CITATION:  Bunney, W. E. & Bunney, B. G. (2000).  Molecular clock genes in man and lower animals:  possible implications for circadian abnormalities in depression.  Neuropsychopharmacology, 22 (4), 335-345. 

ABSTRACT:  The authors of this article discuss the association of circadian rhythm abnormalities and certain types of depression, including seasonal affective disorder (SAD).  Their hypothesis is based on findings that suggest the presence of a clock gene in all organisms, which responds to environmental changes (e.g. light, noise level, temperature) by adjusting physiological mechanisms and behaviors accordingly.  In humans, the most important circadian regulator is the suprochiasmatic nucleus (SCN) found above the optic chiasm in the anterior hypothalamus.  The cells of this nucleus are interconnected and create a rhythmic, autonomic pattern of neural stimulation resulting from the shutting down of protein production once certain levels have been exceeded and turning it back on once levels have fallen sufficiently.   Changes in light activate retinal photoreceptors, which stimulate the SCN directly via the retinohypothalmic tract, or indirectly via the geniculohypothalmic pathway.  Neural interactions between the SCN and pineal gland, then, result in behavioral changes relative to sleep, night-time body temperature, cortisol, as well as the synthesis of melatonin and neuropeptides. 
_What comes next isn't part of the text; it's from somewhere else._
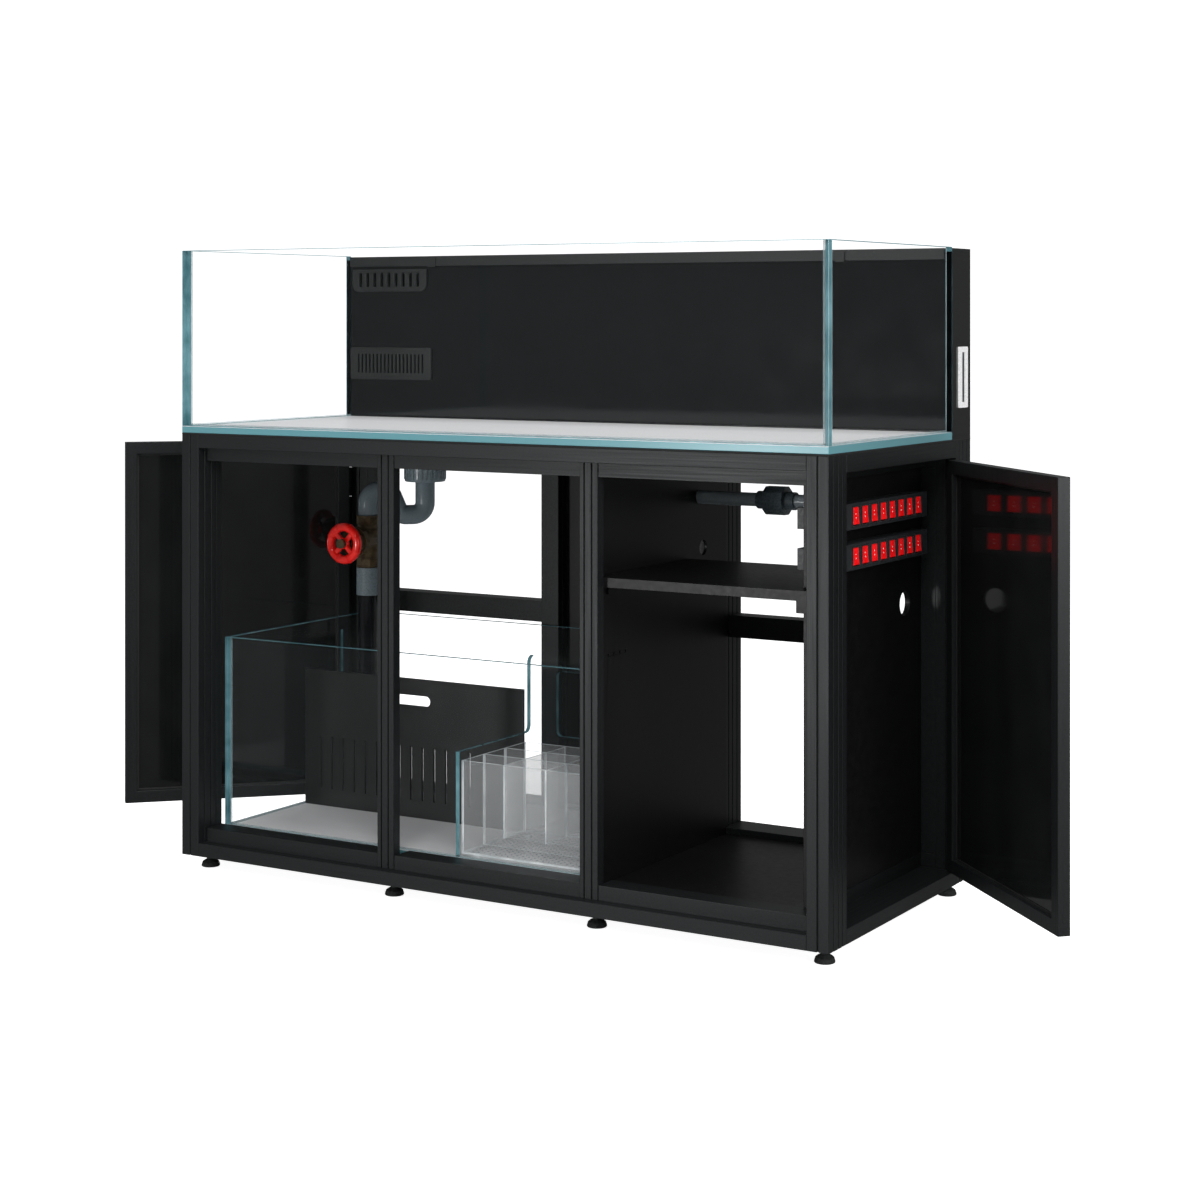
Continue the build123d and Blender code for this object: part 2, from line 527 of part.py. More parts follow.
PORT_Z0, PORT_Z1, PORT_R = 536, 641, 20.5
drain_route = (
    (DRAIN_X, BULKHEAD_Y, COLLAR_Z0),
    (DRAIN_X, BULKHEAD_Y, 640),
    (DRAIN_X - 36, BULKHEAD_Y - 38, 640),
    (DRAIN_X - 50, BULKHEAD_Y - 54, 690),
    (VALVE_X, VALVE_Y, 690),
    (VALVE_X, VALVE_Y, PORT_Z1),
)
drain_pipe = elbowed_pipe(drain_route, PIPE_R, PIPE_T, (24, 20, 20, 24))
finish(drain_pipe, "drain_pipe")

BONNET_R, BONNET_Y0, GLAND_R, GLAND_Y0, STEM_R = 25, 95, 12, 86, 4.5
GATE_T, GATE_W, GATE_Y0, GATE_Y1, GATE_TRAVEL = 12, 32, 100, 141, 33
with BuildPart() as valve_body:
    with Locations((VALVE_X, VALVE_Y, (PORT_Z0 + PORT_Z1) / 2)):
        Cylinder(PORT_R, PORT_Z1 - PORT_Z0)
    with Locations((VALVE_X, VALVE_Y, VALVE_Z)):
        Cylinder(24, 46)
    for z in (PORT_Z0 + 9, PORT_Z1 - 9):
        with BuildSketch(Plane((VALVE_X, VALVE_Y, z - 9))):
            RegularPolygon(23, 8)
        extrude(amount=18)
    with BuildSketch(Plane.XZ.offset(-VALVE_Y)):
        with Locations((VALVE_X, VALVE_Z)):
            Circle(BONNET_R)
    extrude(amount=VALVE_Y - BONNET_Y0)
    with BuildSketch(Plane.XZ.offset(-VALVE_Y + 34)):
        with Locations((VALVE_X, VALVE_Z)):
            RegularPolygon(31, 8)
    extrude(amount=11)
    with BuildSketch(Plane.XZ.offset(-BONNET_Y0)):
        with Locations((VALVE_X, VALVE_Z)):
            RegularPolygon(GLAND_R, 6)
    extrude(amount=BONNET_Y0 - GLAND_Y0)
    with Locations((VALVE_X, VALVE_Y, (PORT_Z0 + PORT_Z1) / 2)):
        Cylinder(16, PORT_Z1 - PORT_Z0, mode=Mode.SUBTRACT)
    pocket = (GATE_W / 2 + 0.5, GATE_T / 2 + 0.5)
    box_between(
        (VALVE_X - pocket[0], BONNET_Y0 + 4, VALVE_Z - pocket[1]),
        (VALVE_X + pocket[0], VALVE_Y + 17, VALVE_Z + pocket[1]),
        Mode.SUBTRACT,
    )
    with Locations(Plane.XZ.offset(-BONNET_Y0 - 4)):
        with Locations((VALVE_X, VALVE_Z)):
            Cylinder(STEM_R + 0.05, 60, mode=Mode.SUBTRACT)
finish(valve_body, "valve_body")

with BuildPart() as valve_gate:
    with BuildSketch(Plane.XY.offset(VALVE_Z - GATE_T / 2)):
        with Locations((VALVE_X, (GATE_Y0 + GATE_Y1) / 2)):
            Rectangle(GATE_W, GATE_Y1 - GATE_Y0)
    extrude(amount=GATE_T)
    fillet(valve_gate.edges().filter_by(Axis.Z).group_by(Axis.Y)[-1], 12)
    with Locations(Plane.XZ.offset(-GATE_Y0)):
        with Locations((VALVE_X, VALVE_Z)):
            Hole(STEM_R + 0.3, depth=36)
finish(valve_gate, "valve_gate")

HUB_R, HUB_Y0, HUB_Y1, CAP_R = 11, 72, 84, 9.5
RIM_TUBE = 9.5
RIM_R = WHEEL_R - RIM_TUBE
with BuildPart() as valve_stem:
    with BuildSketch(Plane.XZ.offset(-HUB_Y0 + 5)):
        with Locations((VALVE_X, VALVE_Z)):
            Circle(STEM_R)
    extrude(amount=-(GATE_Y0 + 33 - HUB_Y0 + 5))
    with BuildSketch(Plane.XZ.offset(-HUB_Y0)):
        with Locations((VALVE_X, VALVE_Z)):
            Circle(CAP_R)
    extrude(amount=8)
finish(valve_stem, "valve_stem")

with BuildPart() as handwheel:
    with Locations(Location((VALVE_X, WHEEL_Y, VALVE_Z), (90, 0, 0))):
        Torus(RIM_R, RIM_TUBE)
    for turn in (0, 90):
        with Locations(Location((VALVE_X, WHEEL_Y, VALVE_Z), (0, 45 + turn, 0))):
            Box(2 * RIM_R, 5, 8)
    with BuildSketch(Plane.XZ.offset(-HUB_Y0)):
        with Locations((VALVE_X, VALVE_Z)):
            Circle(HUB_R)
    extrude(amount=-(HUB_Y1 - HUB_Y0))
    with Locations(Plane.XZ.offset(-HUB_Y0)):
        with Locations((VALVE_X, VALVE_Z)):
            Cylinder(STEM_R, 60, mode=Mode.SUBTRACT)
finish(handwheel, "handwheel")

SOCKET_R, SOCKET_H, PIPE_END = 22.5, 52, 120
with BuildPart() as down_pipe:
    with Locations((VALVE_X, VALVE_Y, (PORT_Z0 + PIPE_END) / 2)):
        Cylinder(PIPE_R, PORT_Z0 - PIPE_END)
    with Locations((VALVE_X, VALVE_Y, PORT_Z0 - SOCKET_H / 2 - 3)):
        Cylinder(SOCKET_R, SOCKET_H)
    with Locations((VALVE_X, VALVE_Y, PORT_Z0)):
        Hole(PIPE_R - PIPE_T)
finish(down_pipe, "down_pipe")

return_pipe = elbowed_pipe(
    (
        (RETURN_X0, RETURN_Y, 150), (RETURN_X0, RETURN_Y, RETURN_Z), (RETURN_X1, RETURN_Y, RETURN_Z),
        (RETURN_X1, RETURN_Y, 660), (RETURN_X1, BULKHEAD_Y, 660), (RETURN_X1, BULKHEAD_Y, COLLAR_Z0),
    ),
    RETURN_R, 2, 18,
)
finish(return_pipe, "return_pipe")

# ---------------------------------------------------------------- switch boxes
ROCKER_X = SWITCH_FACE - 9
rocker_ys = [ROCKER_Y0 + index * ROCKER_PITCH for index in range(ROCKERS)]
for row, z in zip(("upper", "lower"), SWITCH_Z):
    with BuildPart() as switch_box:
        box_between((STEP_X, SWITCH_Y0, z - SWITCH_H / 2), (SWITCH_FACE, SWITCH_Y1, z + SWITCH_H / 2))
        back = SWITCH_H / 2 - 4
        box_between((SWITCH_REAR, SWITCH_Y0 + 4, z - back), (STEP_X, SWITCH_Y1 - 4, z + back))
        for y in rocker_ys:
            box_between(
                (ROCKER_X - 13, y - ROCKER_W / 2 - 0.5, z - ROCKER_H / 2 - 1.7),
                (SWITCH_FACE, y + ROCKER_W / 2 + 0.5, z + ROCKER_H / 2 + 1.7),
                Mode.SUBTRACT,
            )
    finish(switch_box, f"switch_box_{row}")

    for index, y in enumerate(rocker_ys, 1):
        with BuildPart() as rocker:
            out = Vector(1, 0, 0).rotate(Axis.Y, -ROCKER_TILT)
            with BuildSketch(Plane((ROCKER_X, y + ROCKER_W / 2, z), x_dir=out, z_dir=(0, -1, 0))):
                with BuildLine():
                    half = ROCKER_H / 2
                    Polyline(
                        (-8, 2 - half), (9, -half), (10.9, -half), (9, 0), (10.9, half), (9, half),
                        (-8, half - 2), close=True,
                    )
                make_face()
            extrude(amount=ROCKER_W)
        finish(rocker, f"rocker_{row}_{index}")
print("parts written")
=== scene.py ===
"""Finishes and fine pieces of a rimless aquarium on an aluminium stand with a glass sump."""

import json
import math

import bmesh
import bpy
from bpy.props import FloatProperty, FloatVectorProperty, IntProperty, PointerProperty
from mathutils import Matrix, Vector


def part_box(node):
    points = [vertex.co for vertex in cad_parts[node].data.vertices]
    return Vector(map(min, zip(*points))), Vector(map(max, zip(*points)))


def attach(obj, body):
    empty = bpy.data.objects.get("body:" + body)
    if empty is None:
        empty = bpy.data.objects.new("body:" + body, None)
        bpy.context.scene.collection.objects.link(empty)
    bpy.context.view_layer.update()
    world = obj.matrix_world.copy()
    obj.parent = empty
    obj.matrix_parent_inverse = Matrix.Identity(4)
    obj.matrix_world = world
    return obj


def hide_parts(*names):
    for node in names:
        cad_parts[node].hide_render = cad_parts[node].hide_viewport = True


bl_info = {
    "name": "Rimless Aquarium on a Stand",
    "version": (1, 0, 0),
    "blender": (4, 5, 0),
    "location": "3D View > Sidebar > Aquarium",
    "description": "Finishes an aquarium, its black extrusion stand, glass sump, plumbing and switches",
    "category": "Object",
}

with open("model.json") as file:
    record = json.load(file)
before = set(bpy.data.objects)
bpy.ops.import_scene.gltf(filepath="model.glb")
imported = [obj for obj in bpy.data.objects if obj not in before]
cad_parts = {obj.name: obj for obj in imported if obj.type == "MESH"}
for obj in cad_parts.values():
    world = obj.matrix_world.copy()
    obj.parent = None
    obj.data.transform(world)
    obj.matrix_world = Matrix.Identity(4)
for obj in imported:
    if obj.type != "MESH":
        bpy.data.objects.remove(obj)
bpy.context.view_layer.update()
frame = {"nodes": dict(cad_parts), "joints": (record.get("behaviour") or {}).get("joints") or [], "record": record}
NODES = frame["nodes"]
SLOT_OF = {row["node"]: row["material_slot"] for row in frame["record"]["subparts"]}

MM = 0.001
ROCKER_PREFIX = "rocker_"
GLASS = ("clear_glass", "glass_edge")
X_AXIS, Y_AXIS, Z_AXIS = Vector((1, 0, 0)), Vector((0, 1, 0)), Vector((0, 0, 1))
WELD = 0.02 * MM                            # points closer than this are one point

# places in the frame, in metres
BRACKET_SCREW_X, BRACKET_SCREW_Z = 0.232, (0.45, 0.466)
INNER_FOOT_X = 0.214
DOOR_PIVOT, DOOR_REST_TURN = (0.6805, 0.235), math.radians(45)
COLLAR_Y, COLLAR_Z = 0.245, 0.738
DRAIN_COLLAR_X, RETURN_COLLAR_X = -0.497, 0.5
SOCKET_Z = 0.507
VALVE_PORT_Y, VALVE_BOLT_Y, VALVE_NUT_Y = 0.158, 0.113, 0.0955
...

Current evidence suggest that mutations of the clock gene interfere with protein production and thereby alter the speed of the circadian rhythm and period lengths.  Consequently, the physiological mechanisms and behaviors depending on the clock genes present the symptoms typically associated with SAD,  such as sleep disturbances, increases in night-time temperature, as well as disturbances in the release of melatonin and cortisol.  Similarily, symptoms in certain clinically depressed patients that indicate circadian rhythm aberrations, include changes in temperature and melatonin secretion during sleep, shortened REM latency, and mood swings marked by depression in the morning and near euthymia by evening. 

Therefore, clients presenting with symptoms of depression should be assessed for circadian rhythm disruptions.  For instance, clients with SAD might complain about depressed mood, carbohydrate cravings, overeating, and hypersomnia.  The use of a temperature strip or other non-disruptive means could be used to determine increases in nocturnal temperature.  Clinicians need to pay special attention to clients in high risk groups for SAD, such as women between the ages of 20 to 40 and those living in northern regions.  Clients presenting as clinically depressed should be questioned for symptoms of extreme daily mood swings from very depressed early in the morning to almost euthymic in the evenings.  If circadian rhythm abnormalities are suspected, a sleep clinic assessment might benefit to determine REM latency, early awakening, and elevations in nocturnal temperature.  Similar to SAD, blood tests and urinalysis would be helpful in assessing decreases in melatonin and cortisol release. 

Treatment for clients with SAD should include 2500 lux or higher for two hours per day for at least one week, preferably in the morning.  For clients with clinical depression phase advance treatment of 6 hours for two weeks or a combination treatment of one night of sleep deprivation followed by phase advance treatment might be helpful.  In addition, the SCU has a high density of serontonergic receptors, making SSRIs providing yet another treatment option.